The following diagram is a snapshot of how the pieces should be cut:
The following diagram is a snapshot of the back view assembly:
Drill holes for the carriage bolts to be connected to your bed frame (D):
- After cutting the legs (D) measure them up against your bed frame and mark two points to drill the hole for your carriage bolts.
- Use a drill bit 1/16″ larger than your bolts.
- Be sure to mark each leg (Left of Right) to determine how it should be attached to the main headboard later on.
- Set these to the side – these will be put on in the last step.
Attaching Fabric/upholstery to the legs
- Cover the bottom 21″ of the leg piece (D) with fabric (no batting) and stable the fabric in place. The seam should be on the back (the back side will be against the wall when attached to the bed frame).
- When covered, use an exact-o knife to expose the holes you drill earlier.
Attach the backing piece (B) to the back of main headboard piece (A):
- Ensure that the backing piece (B) is flush with the main headboard (A).
- Drill pilot holes and attach with 1.5″ screws.
Attach the gap filler pieces (C) to the back of the headboard (A):
- Ensure that the gap filler piece (C) is flush to the to the backing piece and the edge of the main headboard
- Drill pilot holes and attached 1.5 screws.
Sand the edges and knock of any imperfections
- Sand off and round out the corners of the main headboard and backing piece
- Sand the legs and the carriage bolt holes
- Sand the exit point of each pilot hole.
Attaching the batting
- Lay the headboard on the saw horses with the back side facing down
- Measure your batting so that it covers half of the headboards length and leave enough to hang over the edge and the sides
- Have a partner wrap the sides and hold the batting and attach to bottom side with stable gun leaving room to attach the legs later on.
- Repeat steps 2 and 3 by measuring and laying the batting on the bottom half of the headboard so that the seams in the middle line up. Wrap and staple to bottom.
- Wrap and staple top and bottom – leaving room to attach the legs later on.
Lay the batting over the entire face of the main headboard piece (A), making sure that it lies flat. Wrap surplus batting to the back of the main headboard piece (A) and staple along the top and then the sides.

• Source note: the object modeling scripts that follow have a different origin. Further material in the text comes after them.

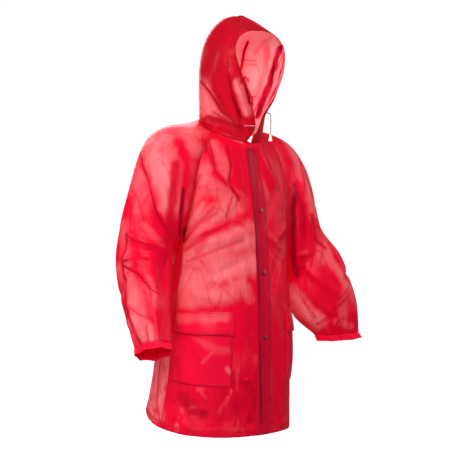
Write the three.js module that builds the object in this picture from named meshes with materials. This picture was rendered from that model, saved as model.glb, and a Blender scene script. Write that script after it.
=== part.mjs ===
// A child's hooded raincoat of thin film, hollow as if worn, in millimetres.
// The origin is the middle of the neck seam, +Z is up, and the front faces -Y.
// A turn is an angle round the body: 0 at the front, 90 at the wearer's left, 180 at the back.
import * as THREE from "three";

const WALL = 1.2; // thickness of every panel
const SEAM_GAP = 0.3; // between two panels that are sewn together

// The neck seam, a ring that is higher at the back.
const NECK = { halfWidth: 74, halfDepth: 74, middleZ: -5, rise: 36 };
// Where the raglan seams leave the neck ring.
const RAGLAN_FRONT = 72;
const RAGLAN_BACK = 124;
// How the cloth leaves the neck: the share that goes outwards, the share that goes down, and the pull.
const LEAVING_NECK = [
  { turn: 0, out: 0.1, down: 1, pull: 170 },
  { turn: 40, out: 0.6, down: 0.75, pull: 175 },
  { turn: 72, out: 1, down: 0.26, pull: 200 },
  { turn: 98, out: 1, down: -0.02, pull: 440 },
  { turn: 124, out: 0.95, down: 0.02, pull: 360 },
  { turn: 180, out: 0.5, down: 0.75, pull: 240 },
];

// The body's rings from the chest to the hem.
const CHEST_DOWN = 215;
const HEM_DOWN = 715;
const BODY = [
  { down: 215, halfWidth: 156, halfDepth: 92, x: 0, y: -12, square: 2.3 },
  { down: 330, halfWidth: 150, halfDepth: 112, x: 0, y: 0, square: 2.2 },
  { down: 420, halfWidth: 164, halfDepth: 127, x: 0, y: 9, square: 2.2 },
  { down: 600, halfWidth: 170, halfDepth: 140, x: -6, y: 18, square: 2.2 },
  { down: 715, halfWidth: 180, halfDepth: 150, x: -12, y: 28, square: 2.2 },
];
const HEM = [
  { turn: -180, down: 688 },
  { turn: -130, down: 672 },
  { turn: -85, down: 700 },
  { turn: 0, down: 716 },
  { turn: 90, down: 720 },
  { turn: 180, down: 688 },
];

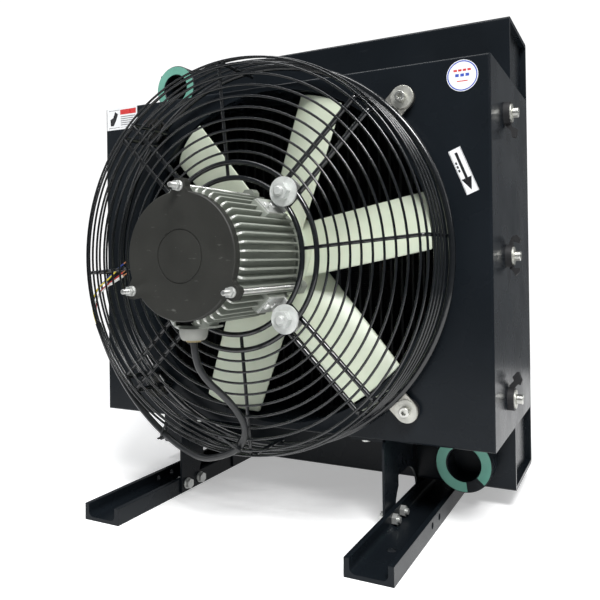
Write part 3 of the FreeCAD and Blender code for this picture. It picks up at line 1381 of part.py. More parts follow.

Attaching the material/upholstery
- From the bottom, attach the fabric/upholstery over top of the batting -leaving room to attach the legs. Repeat the previous step, but with the fabric. Make sure the fabric lies flat – pushing out any imperfections, but don’t stretch it excessively. We actually took an iron to our material at this point. This step is best done with a helper who can hold the fabric in place while you staple. You can trim excess fabric and batting from the back if necessary. When you’re done with this step, you should have a finished-looking headboard that looks like this from the back:
Attaching the legs (D)
- Flip over the headboard (material and batting side down) and attach both legs using pilot holes and screws – you may have to have a partner hold down the bottom end – pushing down the batting and material to make the leg flush to the headboard.

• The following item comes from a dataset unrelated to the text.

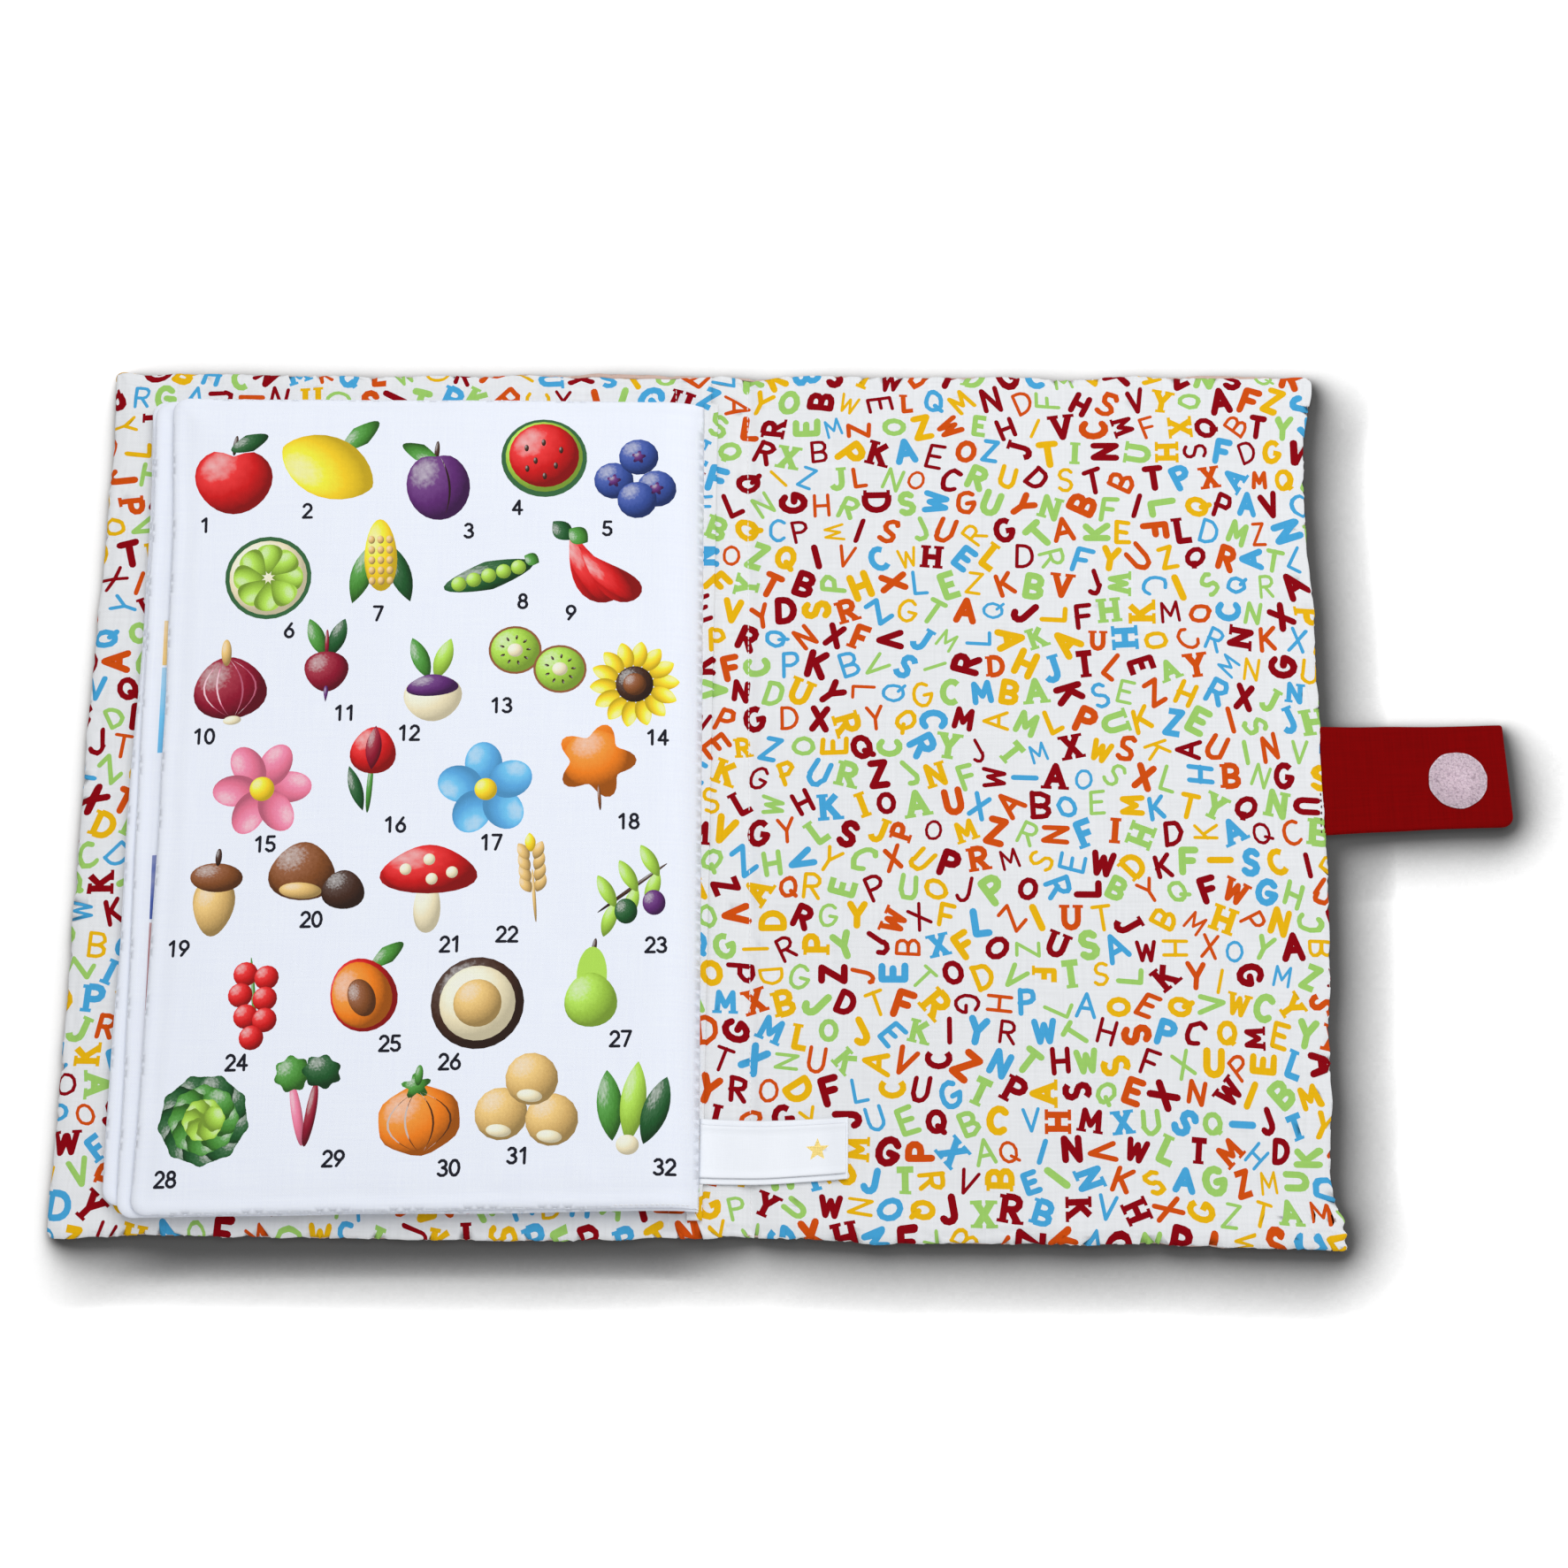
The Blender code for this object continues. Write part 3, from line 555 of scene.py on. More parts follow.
def letter_strokes():
    """Every capital letter as pen strokes, on a body one high."""
    stem, bowl = [(0, 0), (0, 1)], [(0, 1)] + arc(0.32, 0.74, 0.28, 0.26, 90, -90, 6) + [(0, 0.48)]
    return {
        "A": [[(0, 0), (0.38, 1), (0.76, 0)], [(0.16, 0.36), (0.60, 0.36)]],
        "B": [stem, bowl, [(0.2, 0.48)] + arc(0.34, 0.24, 0.30, 0.24, 90, -90, 6) + [(0, 0)]],
        "C": [arc(0.40, 0.5, 0.38, 0.5, 48, 312, 11)],
        "D": [stem, [(0, 1)] + arc(0.24, 0.5, 0.44, 0.5, 90, -90, 9) + [(0, 0)]],
        "E": [[(0.58, 1), (0, 1), (0, 0), (0.60, 0)], [(0, 0.52), (0.48, 0.52)]],
        "F": [[(0.58, 1), (0, 1), (0, 0)], [(0, 0.52), (0.46, 0.52)]],
        "G": [arc(0.40, 0.5, 0.38, 0.5, 48, 340, 11) + [(0.78, 0.46), (0.46, 0.46)]],
        "H": [stem, [(0.62, 0), (0.62, 1)], [(0, 0.5), (0.62, 0.5)]],
        "I": [stem],
        "J": [[(0.50, 1), (0.50, 0.30)] + arc(0.26, 0.28, 0.24, 0.28, 0, -160, 6)],
        "K": [stem, [(0.58, 1), (0, 0.42)], [(0.18, 0.6), (0.62, 0)]],
        "L": [[(0, 1), (0, 0), (0.54, 0)]],
        "M": [[(0, 0), (0.06, 1), (0.41, 0.30), (0.76, 1), (0.82, 0)]],
        "N": [[(0, 0), (0, 1), (0.62, 0), (0.62, 1)]],
        "O": ring(0.40, 0.5, 0.40, 0.5),
        "P": [stem, bowl],
        "Q": ring(0.40, 0.5, 0.40, 0.5) + [[(0.48, 0.28), (0.80, -0.06)]],
        "R": [stem, bowl, [(0.26, 0.48), (0.62, 0)]],
        "S": [arc(0.32, 0.75, 0.27, 0.25, 35, 265, 7) + arc(0.32, 0.25, 0.29, 0.25, 85, -145, 7)],
        "T": [[(0, 1), (0.68, 1)], [(0.34, 1), (0.34, 0)]],
        "U": [[(0, 1), (0, 0.34)] + arc(0.31, 0.34, 0.31, 0.34, 180, 360, 7) + [(0.62, 1)]],
        "V": [[(0, 1), (0.34, 0), (0.68, 1)]],
        "W": [[(0, 1), (0.22, 0), (0.45, 0.82), (0.68, 0), (0.90, 1)]],
        "X": [[(0, 0), (0.62, 1)], [(0, 1), (0.62, 0)]],
        "Y": [[(0, 1), (0.32, 0.48), (0.64, 1)], [(0.32, 0.48), (0.32, 0)]],
        "Z": [[(0.02, 1), (0.60, 1), (0, 0), (0.62, 0)]],
    }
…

- Screw in the leg pieces (D) to the main headboard piece (A), again from the front, making sure the pieces are snug. (Refer to the “Back View” and “Front View” diagrams if necessary.) Before nailing, make sure to check the marks you made in step 2, which indicate the front/back of the leg pieces. *Based on the thickness of the batting – near the bottom of the legs where it sits on top of the bottom edge of the batting and material of the main headboard, I had to use larger screws to secure the legs to the main headboard.
- Remember to cut a hole in the fabric where the holes are for connecting the headboard to the frame.
Screw in the leg pieces (D) to the main headboard piece (A), again from the front, making sure the pieces are snug. (Refer to the “Back View” and “Front View” diagrams if necessary.) Before nailing, make sure to check the marks you made in step 2, which indicate the front/back of the leg pieces. *Based on the thickness of the batting – near the bottom of the legs where it sits on top of the bottom edge of the batting and material of the main headboard, I had to use larger screws to secure the legs to the main headboard.
Bolt the headboard to your frame:
Bolt the headboard legs to the bed frame – everything should match up based on the measurement you took in the beginning. There you go! Congratulations! Hopefully you enjoy your headboard and the money you have saved in the process!